Ely's downtown post office, a block west of Hotel Nevada,[58] was closed in 2004, and after several months was sold to the hotel.[59] By June 2007,[58] the post office had been reopened as the Hotel Nevada Postal Palace Convention Center,[60] a small convention facility.[59]

In February 2014, Gaughan Gaming and its CEO, John Gaughan, purchased Woywood's 50 percent stake of the hotel, which had 67 rooms at that point.[61][62] Gaughan's young daughter was friends with Kellogg's daughter; through that relationship, Gaughan learned that Woywood wanted to sell his ownership of the hotel.[63] Upon entering the Hotel Nevada, John Gaughan was reminded of the El Cortez hotel and casino – owned by his grandfather, Jackie Gaughan – in downtown Las Vegas. After Gaughan's acquisition, the building's carpets were replaced and the casino's 185 slot machines were upgraded with new technology.[63]

John Gaughan, the son of South Point casino owner Michael Gaughan,[64] was provided unused casino equipment and furniture from the South Point for use in the Hotel Nevada.[63] A sportsbook opened at the casino on October 23, 2014,[65] replacing the casino's William Hill betting machine. It was the first live betting sportsbook to be introduced in Ely.[66] Within three weeks, the sportsbook was deemed a success.[67] The Hotel Nevada is the only casino in Ely to provide table game gambling,[68] with three blackjack tables and a poker table.[64] After Gaughan's purchase, the table games were eventually moved from the basement and onto the casino's ground floor.
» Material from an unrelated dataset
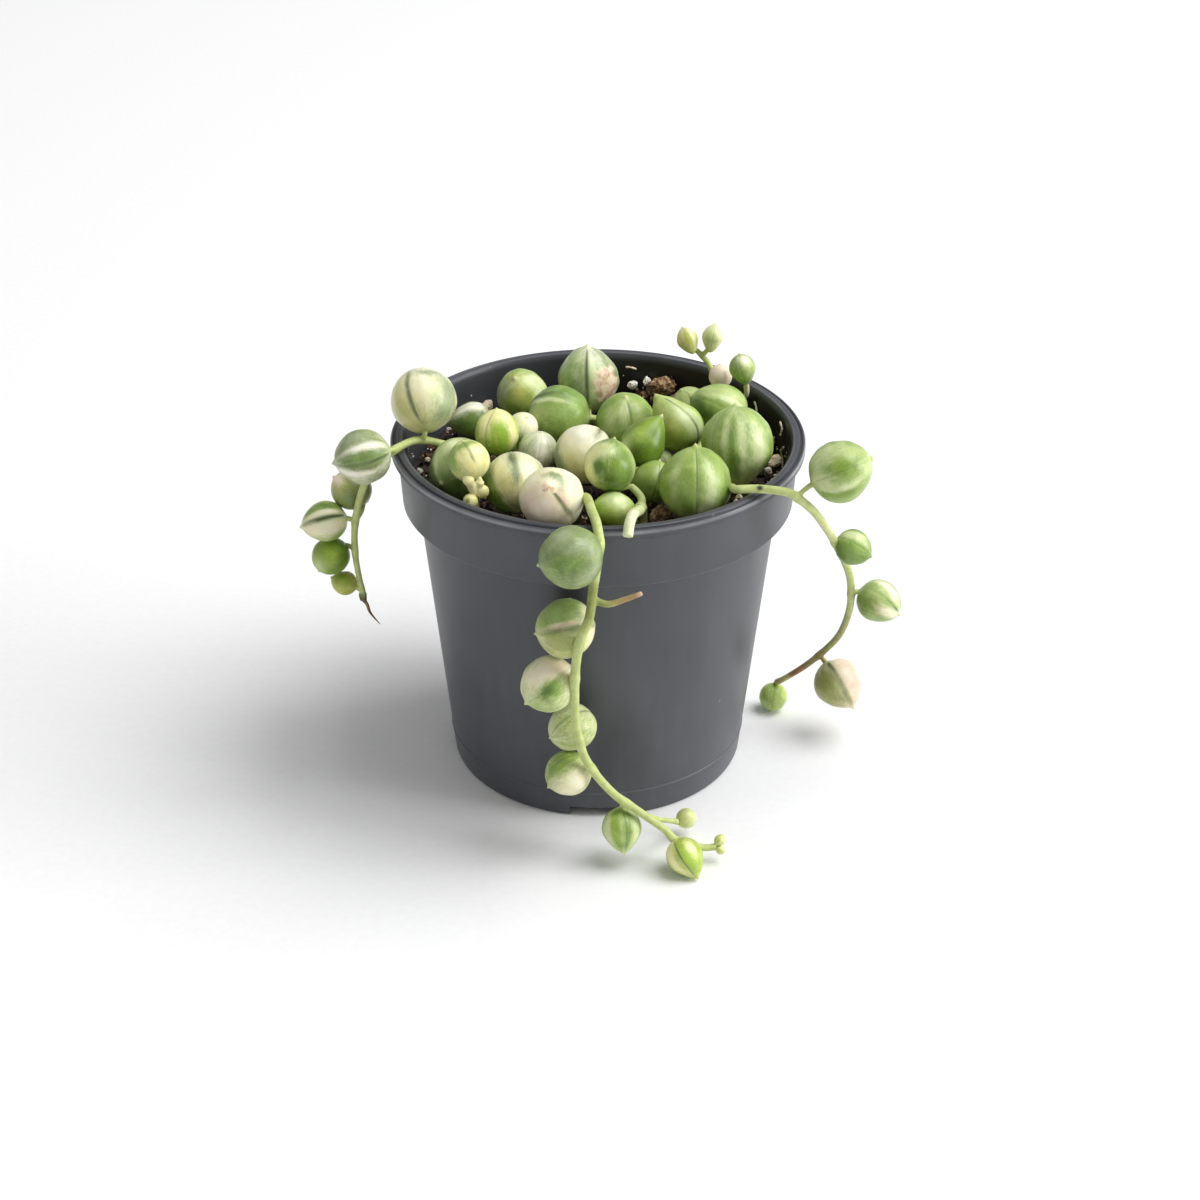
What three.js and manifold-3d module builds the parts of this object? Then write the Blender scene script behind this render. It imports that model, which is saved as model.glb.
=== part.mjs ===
// Potted string of pearls: a small variegated trailing succulent in a round nursery pot.
// Millimetres, +Z up. The origin is the centre of the pot's base, on the surface it stands on.
// The front of the plant faces -Y. Three vines hang over the rim: left (-X), front (-Y), right (+X).
import * as THREE from "three";
import { mergeVertices } from "three/addons/utils/BufferGeometryUtils.js";
import Module from "manifold-3d";

const wasm = await Module();
wasm.setup();

// ---------------------------------------------------------------- driving dimensions

const RIM_RADIUS = 30;
const POT_HEIGHT = 52.3;
const BASE_RADIUS = 21.9;
const WALL_THICKNESS = 0.9;
const FLOOR_THICKNESS = 1;
const LIP_HEIGHT = 1.5;
const LIP_INNER_RADIUS = 27.9;
const BAND_HEIGHT = 8.1;
const BAND_TOP_RADIUS = 29;
const BAND_FOOT_RADIUS = 28.5;
const WALL_TOP_RADIUS = 26.3;
const DRAIN_COUNT = 4;
const DRAIN_WIDTH = 8;
const DRAIN_HEIGHT = 1.7;
const DRAIN_DEPTH = 4;

const SOIL_LEVEL = 45.4;
const CRUMB_HEIGHT = 0.45;
const HEAP = { x: 9, y: 25, height: 2.1, width: 5 };
const GAP = 0.3;
const HOLE_CLEARANCE = 0.5;

const VINE_DIAMETER = 1.4;
const RUNNER_DIAMETER = 1.4;
const SHOOT_DIAMETER = 1.2;
const BARE_SHOOT_DIAMETER = 1.6;
const STALK_DIAMETER = 0.9;

const POT_SIDES = 72;
const SOIL_SIDES = 56;
const SOIL_RINGS = 13;
const PEARL_SIDES = 12;
const BUD_SIDES = 8;
const STEM_SIDES = 6;
const STALK_SIDES = 5;

const LIP_FOOT_Z = POT_HEIGHT - LIP_HEIGHT;
const BAND_FOOT_Z = LIP_FOOT_Z - BAND_HEIGHT;

// ---------------------------------------------------------------- materials

const material = (color, roughness) => new THREE.MeshStandardMaterial({ color, roughness, metalness: 0 });

const MATERIALS = {
  pot: material(0x55575b, 0.5),
  soil: material(0x2b211b, 0.95),
  leaf: material(0x8fae5c, 0.45),
  perlite: material(0xe9e4da, 0.85),
  bark: material(0xa5825f, 0.9),
  stone: material(0xcfae86, 0.7),
};

// ---------------------------------------------------------------- solids

// A closed solid from a geometry, with its shared corners merged and collapsed faces dropped.
function solid(geometry) {
  const bare = geometry.index ? geometry.toNonIndexed() : geometry.clone();
  bare.deleteAttribute("normal");
  bare.deleteAttribute("uv");
  const merged = mergeVertices(bare, 1e-3);
  const faces = [];
  for (let i = 0; i < merged.index.count; i += 3) {
    const [a, b, c] = [0, 1, 2].map((k) => merged.index.getX(i + k));
    if (a !== b && b !== c && a !== c) {
      faces.push(a, b, c);
    }
  }
  return new wasm.Manifold(
    new wasm.Mesh({
      numProp: 3,
      vertProperties: new Float32Array(merged.attributes.position.array),
      triVerts: new Uint32Array(faces),
    }),
  );
}

function surface(body) {
  const { vertProperties, triVerts } = body.getMesh();
  const geometry = new THREE.BufferGeometry();
  geometry.setAttribute("position", new THREE.BufferAttribute(new Float32Array(vertProperties), 3));
  geometry.setIndex(new THREE.BufferAttribute(new Uint32Array(triVerts), 1));
  return geometry;
}

// What grew together becomes one body: hollows sealed inside are filled and loose scraps dropped.
function grownTogether(bodies) {
  const skins = solid(surface(wasm.Manifold.union(bodies))).decompose();
  return skins.reduce((widest, skin) => (skin.volume() > widest.volume() ? skin : widest));
}

function part(name, body, finish) {
  const geometry = surface(body);
  geometry.computeVertexNormals();
  const mesh = new THREE.Mesh(geometry, finish);
  mesh.name = name;
  return mesh;
}

// A profile of [radius, height] pairs, from the bottom up along the outside, turned about +Z.
function turned(profile, sides) {
  const points = profile.map(([radius, height]) => new THREE.Vector2(radius, height));
  return new THREE.LatheGeometry(points, sides).rotateX(Math.PI / 2);
}

function disc(radius, sides) {
  const shape = new THREE.Shape();
  for (let i = 0; i < sides; i += 1) {
    const angle = (2 * Math.PI * i) / sides;
    const [x, y] = [radius * Math.cos(angle), radius * Math.sin(angle)];
    if (i === 0) {
      shape.moveTo(x, y);
    } else {
      shape.lineTo(x, y);
    }
  }
  shape.closePath();
  return shape;
}

function tube(curve, diameter, sides, spacing) {
  const steps = Math.max(2, Math.round(curve.getLength() / spacing));
  const options = { steps, bevelEnabled: false, extrudePath: curve };
  return solid(new THREE.ExtrudeGeometry(disc(diameter / 2, sides), options));
}

const smooth = (route) => new THREE.CatmullRomCurve3(route.map((p) => new THREE.Vector3(...p)));

// A straight tapered stretch, as a dried stem end has.
function taper(from, to, startDiameter, endDiameter) {
  const [start, end] = [new THREE.Vector3(...from), new THREE.Vector3(...to)];
  const along = end.clone().sub(start);
  const cone = new THREE.CylinderGeometry(endDiameter / 2, startDiameter / 2, along.length(), STALK_SIDES);
  const turn = new THREE.Quaternion().setFromUnitVectors(new THREE.Vector3(0, 1, 0), along.normalize());
  cone.applyQuaternion(turn);
  cone.translate(...start.add(end).multiplyScalar(0.5).toArray());
  return solid(cone);
}

// ---------------------------------------------------------------- pot

// A thin moulded wall, a band under the lip and a plain floor, as one closed outline.
function potProfile() {
  const inner = (radius) => radius - WALL_THICKNESS;
  return [
    [0, 0],
    [BASE_RADIUS - 0.6, 0],
    [BASE_RADIUS, 0.6],
    [WALL_TOP_RADIUS, BAND_FOOT_Z],
    [BAND_FOOT_RADIUS - 0.2, BAND_FOOT_Z],
    [BAND_FOOT_RADIUS, BAND_FOOT_Z + 0.2],
    [BAND_TOP_RADIUS, LIP_FOOT_Z],
    [RIM_RADIUS - 0.2, LIP_FOOT_Z],
    [RIM_RADIUS, LIP_FOOT_Z + 0.2],
    [RIM_RADIUS, POT_HEIGHT - 0.4],
    [RIM_RADIUS - 0.4, POT_HEIGHT],
    [LIP_INNER_RADIUS + 0.3, POT_HEIGHT],
    [LIP_INNER_RADIUS, POT_HEIGHT - 0.3],
    [inner(BAND_FOOT_RADIUS), BAND_FOOT_Z + 1],
    [inner(WALL_TOP_RADIUS), BAND_FOOT_Z - 0.5],
    [inner(BASE_RADIUS), FLOOR_THICKNESS],
    [0, FLOOR_THICKNESS],
  ];
}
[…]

In February 2015, the restaurant was being renovated.[69]

As of 2015, the casino is 2,929 sq ft (272.1 m2), including the 50 sq ft (4.6 m2) sportsbook.[70] Sealed underground tunnels beneath the hotel are rumored by local residents to be haunted.[71] Hotel Nevada's restaurant closed in March 2017, to allow for renovations that converted the space into a Denny's restaurant, which opened in late April 2017.[72][73]

Film history[edit]

In January 1950, scenes for the film Operation Haylift were shot at the Hotel Nevada, which also served as headquarters for the cast and crew.[74] Scenes for the 2008 film, My Blueberry Nights, were shot at Hotel Nevada.[75] The hotel's interior and exterior are also featured in the 2009 film, Play Dead.[76][77]

Celebrity guests, memorabilia and murals[edit]

The hotel's entrance features a walk of fame sidewalk for the celebrities who have stayed there.[69] Notable Hotel Nevada guests include Ingrid Bergman, Gary Cooper, Veronica Cooper, U.S. President Lyndon B. Johnson, Ray Milland, Hoot Gibson, Mickey Rooney, Tennessee Ernie Ford, Senator Harry Reid,[52] Charlie Rich,[78] Stephen King,[3][56] Evel Knievel,[3] and Pretty Boy Floyd.[79] Celebrities such as Hank Thompson, Vikki Carr, Wanda Jackson, and The Ink Spots have entertained at the hotel,[3] as well as Wayne Newton.[3][52][79] Pat Nixon, who was born in Ely, made her only known visit to the city on September 16, 1952, appearing at a campaign rally outside the hotel with her husband, vice-presidential candidate Richard Nixon. A star with Pat Nixon's name is included on the hotel's walk of fame.[80]

Photos of the hotel's famous visitors were displayed on walls throughout the building,[3] while the casino's walls featured 200 photographs of the White Pine County area and a collection of old guns.[52] Other various memorabilia and antiques were featured throughout the building,[1][53][81] including taxidermy animals.[82] In August 1965, a slab of the Prometheus tree was put on display in the hotel's lobby;[83][84] by 1998, it had been moved to the city's convention center.[85] Other memorabilia included wagon wheel chandeliers, motorcycles, Roy Rogers memorabilia, miniature mechanized dioramas,[53] and a life-sized hand-carved statue of actor John Wayne.[81] Woywood, who gathered all the memorabilia and unique furnishings, said the building was "like a museum with no theme."[53] Much of the memorabilia was removed after Gaughan's purchase of the hotel.[69]

The hotel's donkey mural in 2012.

In the 1930s, a large mural of a donkey dressed as a cowboy was painted on the hotel's east exterior wall.[14][86][87] It was the largest mural in the entire state at the time.[14] By 1997, the donkey mural had been restored by Stephanie Bruegeman, an art teacher who also worked at Hotel Nevada as a secretary.[3][79] In 1999, local artist Larry Bute painted 7-by-12-foot murals on the building's exterior, depicting 19th century cowboys in a saloon.[81][88] Bute also spent a week painting murals in each hotel hallway on each floor. The casino floor also received a mural.[53]